A useful governance practice is to define threshold-based escalation rules. For example, if critical scenario test pass rates fall below target, if data readiness for a go-live site drops under an agreed threshold, or if role certification rates remain low for operational supervisors, the issue should automatically escalate to the steering committee. This creates discipline around risk management and prevents subjective status reporting.
Executive teams should also require a clear distinction between accepted risk and unmanaged risk. Some deviations can be tolerated with mitigation plans. Others, such as unresolved inventory valuation logic, unstable carrier integrations, or incomplete cutover rehearsals, should trigger a no-go decision.

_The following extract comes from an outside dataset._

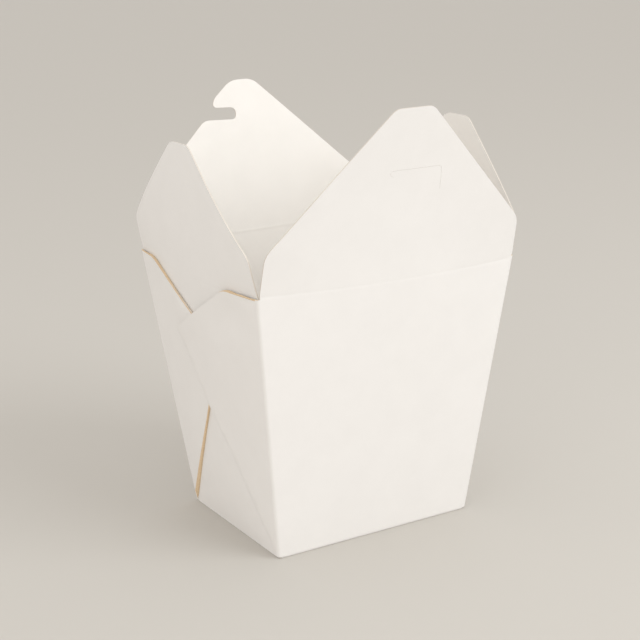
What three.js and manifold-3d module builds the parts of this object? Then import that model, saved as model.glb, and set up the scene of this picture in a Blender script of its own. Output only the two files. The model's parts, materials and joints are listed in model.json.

A realistic enterprise scenario: measuring readiness in a phased cloud ERP migration
Consider a global distributor replacing a legacy ERP across finance, procurement, inventory, and logistics operations while retaining specialized WMS and TMS platforms. The program is deploying by region over 18 months. Early status reports show strong configuration progress and acceptable budget performance, but the first pilot region experiences shipment delays and invoice mismatches during mock cutover.
A deeper metric review reveals the root causes. Customer master records are only 84 percent complete for route-specific shipping instructions. Carrier integration testing passed technically, but failed in exception scenarios such as split shipments and accessorial charges. Training attendance is above 95 percent, yet warehouse supervisors have only 61 percent certification on inventory adjustment and exception resolution workflows. The issue is not project execution alone. It is incomplete operational readiness.
The program responds by delaying the regional go-live, tightening data governance, adding scenario-based testing, and requiring site-level role certification before approval. That decision protects service continuity and improves the rollout template for later regions. This is the practical value of implementation metrics that reflect business execution rather than administrative progress.
What executive teams should ask before approving logistics ERP go-live
Before approving deployment, executives should ask whether the metrics demonstrate that the business can operate safely on day one, not whether the project team has completed most planned tasks. That means challenging aggregate percentages, reviewing site-level exceptions, and validating that critical workflows have been proven under realistic conditions.
The most important question is simple: if the system goes live tomorrow, can the organization receive, store, move, ship, invoice, and report with controlled risk? If the answer depends on manual workarounds, heroic support coverage, or unresolved data assumptions, the program is not ready regardless of milestone status.
For CIOs and COOs, the best logistics ERP implementation metrics are the ones that connect deployment governance to operational truth. They create better go-live decisions, stronger cloud migration outcomes, faster user adoption, and a more scalable enterprise operating model.